Gavin Newsom Admits California ‘Has Not Made Progress’ On Its Homelessness Crisis

 Democratic California Governor Gavin Newsom admitted during an interview this week that his state has not made any progress in fixing its homelessness crisis, despite throwing billions of dollars at the problem.

A recent report from The Wall Street Journal said that California “accounts for 12% of the U.S. population, has about half of the nation’s unsheltered homeless, an estimated 115,000 people, according to federal and state data last year.”

Newsom was asked about the crisis during a Fox News interview with Sean Hannity on Monday night.

At one point Hannity tried showing Newsom charts of the problem, to which Newsom responded that he didn’t want to look at them.

“This state has not made progress in the last two decades as it relates to homelessness,” he admitted. “Because housing costs are too high, our regulatory thickets are too problematic, localism has been too impactful, meaning people locally are pushing back against new housing starts and construction.”

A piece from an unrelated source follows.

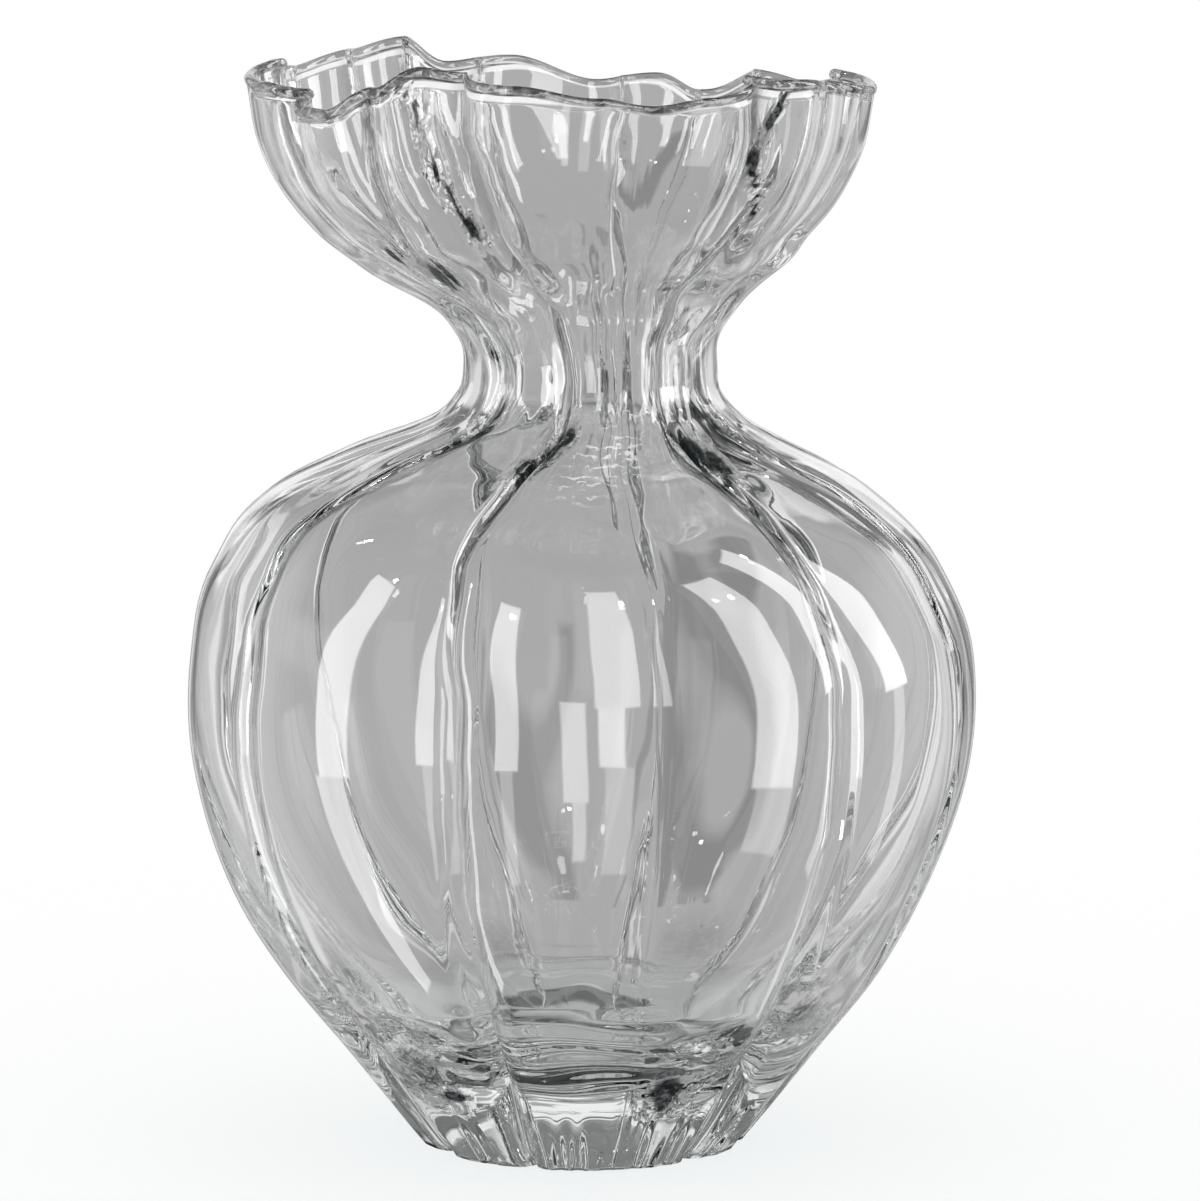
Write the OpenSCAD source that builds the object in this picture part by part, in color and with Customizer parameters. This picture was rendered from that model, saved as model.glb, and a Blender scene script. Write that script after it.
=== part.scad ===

Newsom blamed former Republican California Governor Arnold Schwarzenegger, who left office in 2011, for the state’s homelessness problem. The Wall Street Journal noted that California’s homeless population “grew about 50% between 2014 and 2022.”

 

“I’ve been there four years. I can’t make up for the fact in 2005, we had a historic number of homeless under a Republican administration,” he claimed.

“Right now, there’s 171,000 estimated,” Hannity fired back.

Newsom admitted that it was “disgraceful,” saying, “I’m not here defending it.”

“I don’t like what’s happening in streets and sidewalks,” he later added. “I don’t like the bashing of my old city of San Francisco.”